Bastiat's original parable of the broken window from "Ce qu'on voit et ce qu'on ne voit pas" (1850):

 

Have you ever witnessed the anger of the good shopkeeper, James Goodfellow, when his careless son has happened to break a pane of glass? If you have been present at such a scene, you will most assuredly bear witness to the fact that every one of the spectators, were there even thirty of them, by common consent apparently, offered the unfortunate owner this invariable consolation – "It is an ill wind that blows nobody good. Everybody must live, and what would become of the glaziers if panes of glass were never broken?"

 

Now, this form of condolence contains an entire theory, which it will be well to show up in this simple case, seeing that it is precisely the same as that which, unhappily, regulates the greater part of our economical institutions.

 

Suppose it cost six francs to repair the damage, and you say that the accident brings six francs to the glazier's trade – that it encourages that trade to the amount of six francs – I grant it; I have not a word to say against it; you reason justly.
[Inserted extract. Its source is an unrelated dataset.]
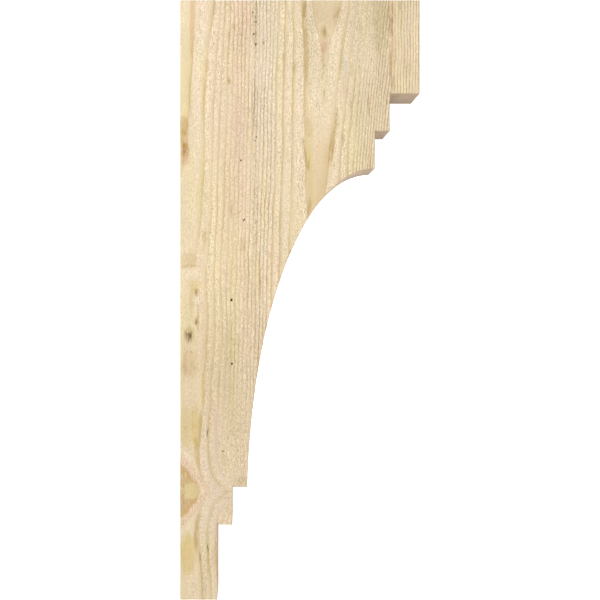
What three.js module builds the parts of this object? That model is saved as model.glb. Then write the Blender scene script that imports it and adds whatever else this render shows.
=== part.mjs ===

The glazier comes, performs his task, receives his six francs, rubs his hands, and, in his heart, blesses the careless child. All this is that which is seen.

 

But if, on the other hand, you come to the conclusion, as is too often the case, that it is a good thing to break windows, that it causes money to circulate, and that the encouragement of industry in general will be the result of it, you will oblige me to call out, "Stop there! Your theory is confined to that which is seen; it takes no account of that which is not seen."

 

It is not seen that as our shopkeeper has spent six francs upon one thing, he cannot spend them upon another. It is not seen that if he had not had a window to replace, he would, perhaps, have replaced his old shoes, or added another book to his library. In short, he would have employed his six francs in some way, which this accident has prevented.